> Stated exercise: Within the material below, find each line bearing the word "that" and present it.
═════ Data segment ═════
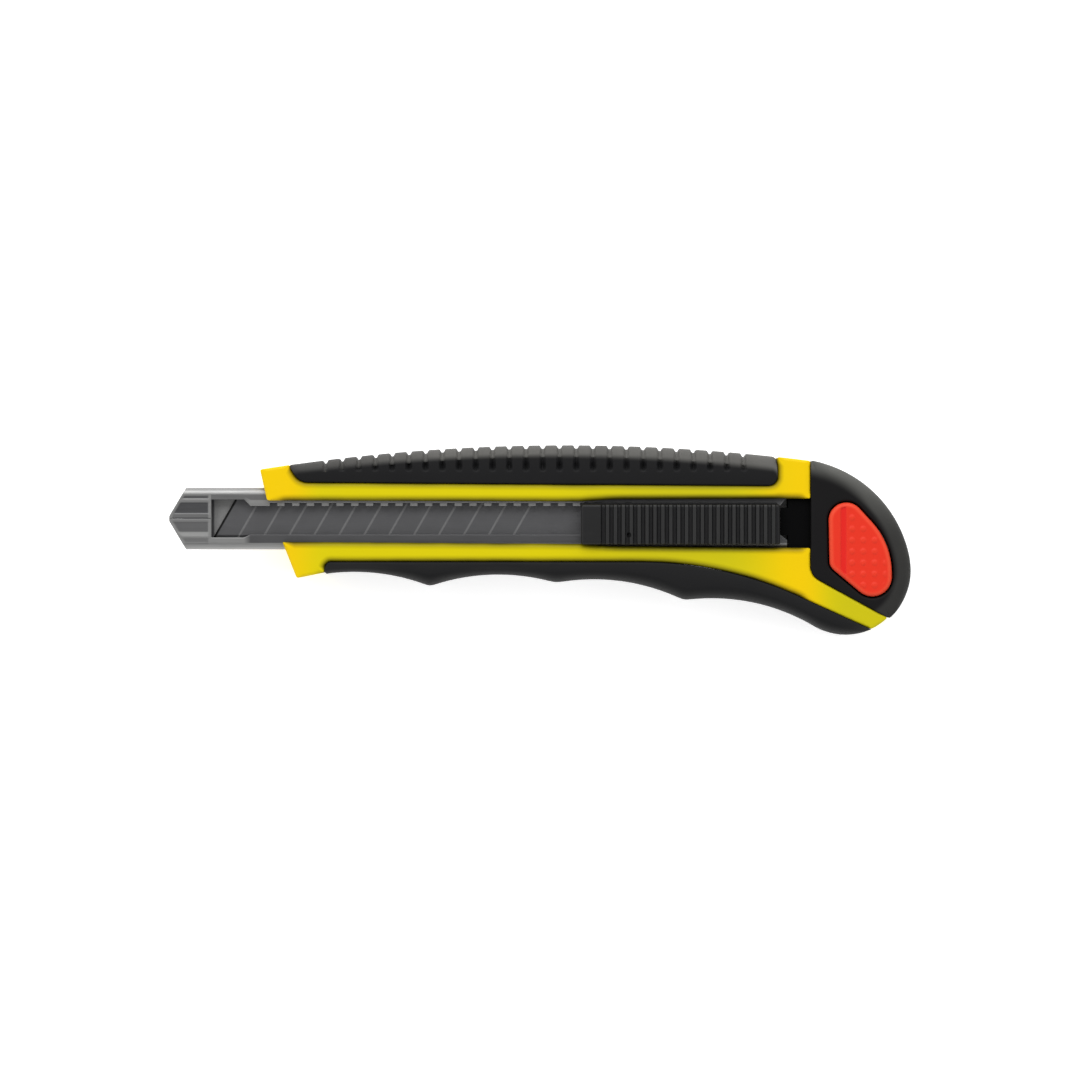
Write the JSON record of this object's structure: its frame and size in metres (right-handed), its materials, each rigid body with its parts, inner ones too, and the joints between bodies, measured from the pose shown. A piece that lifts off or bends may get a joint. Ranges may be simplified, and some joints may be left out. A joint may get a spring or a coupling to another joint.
{
  "type": "snap-off knife",
  "caption": "Utility knife with a snap-off blade in a steel rail, thumb slider with a toothed lock, rubber grips, and an end cap with a release button.",
  "frame": {"origin": "on the back face that the knife lies on, under the middle of its bounding box", "axes": "+X from the nose to the tail, +Y from the finger side to the spine, +Z out of the slider side"},
  "size_m": [0.1486, 0.038, 0.0143],
  "materials": {
    "yellow_abs": "fine moulded ABS, satin",
    "black_rubber": "moulded soft grip, satin",
    "cap_plastic": "soft-touch black over plastic, satin",
    "black_plastic": "moulded black plastic, satin",
    "red_plastic": "moulded red plastic with raised dots",
    "rail_steel": "folded sheet steel, drawn grain along its length",
    "blade_steel": "ground carbon steel with scored snap lines",
    "spring_steel": "bright spring steel"
  },
  "bodies": {
    "handle": {"front_shell": "yellow_abs", "back_shell": "yellow_abs", "spine_grip_front": "black_rubber", "spine_grip_back": "black_rubber", "finger_grip_front": "black_rubber", "finger_grip_back": "black_rubber", "blade_rail": "rail_steel", "body_screws": "spring_steel", "magazine_tray": "black_plastic", "magazine_spring": "spring_steel", "spare_blades": "blade_steel"},
    "slider": {"slider_pad": "black_plastic", "slider_carrier": "black_plastic", "blade_pin": "spring_steel", "lock_spring": "spring_steel", "spring_rivet": "spring_steel", "blade": "blade_steel"},
    "cap": {"end_cap": "cap_plastic", "latch_spring": "spring_steel"},
    "button": {"release_button": "red_plastic"}
  },
  "joints": [
    {"name": "blade_slide", "type": "slide", "parent": "handle", "child": "slider", "axis": [-1, 0, 0], "range_m": [0, 0.0592], "deforming": ["lock_spring"]},
    {"name": "cap_slide", "type": "slide", "parent": "handle", "child": "cap", "axis": [1, 0, 0], "range_m": [0, 0.025], "deforming": ["latch_spring"]},
    {"name": "button_press", "type": "slide", "parent": "cap", "child": "button", "axis": [0, 0, -1], "range_m": [0, 0.0012], "stiffness_N_per_m": 300, "springref_m": -0.002, "deforming": ["latch_spring"]}
  ]
}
═════
> Task output:
Write the JSON record of this object's structure: its frame and size in metres (right-handed), its materials, each rigid body with its parts, inner ones too, and the joints between bodies, measured from the pose shown. A piece that lifts off or bends may get a joint. Ranges may be simplified, and some joints may be left out. A joint may get a spring or a coupling to another joint.
  "frame": {"origin": "on the back face that the knife lies on, under the middle of its bounding box", "axes": "+X from the nose to the tail, +Y from the finger side to the spine, +Z out of the slider side"},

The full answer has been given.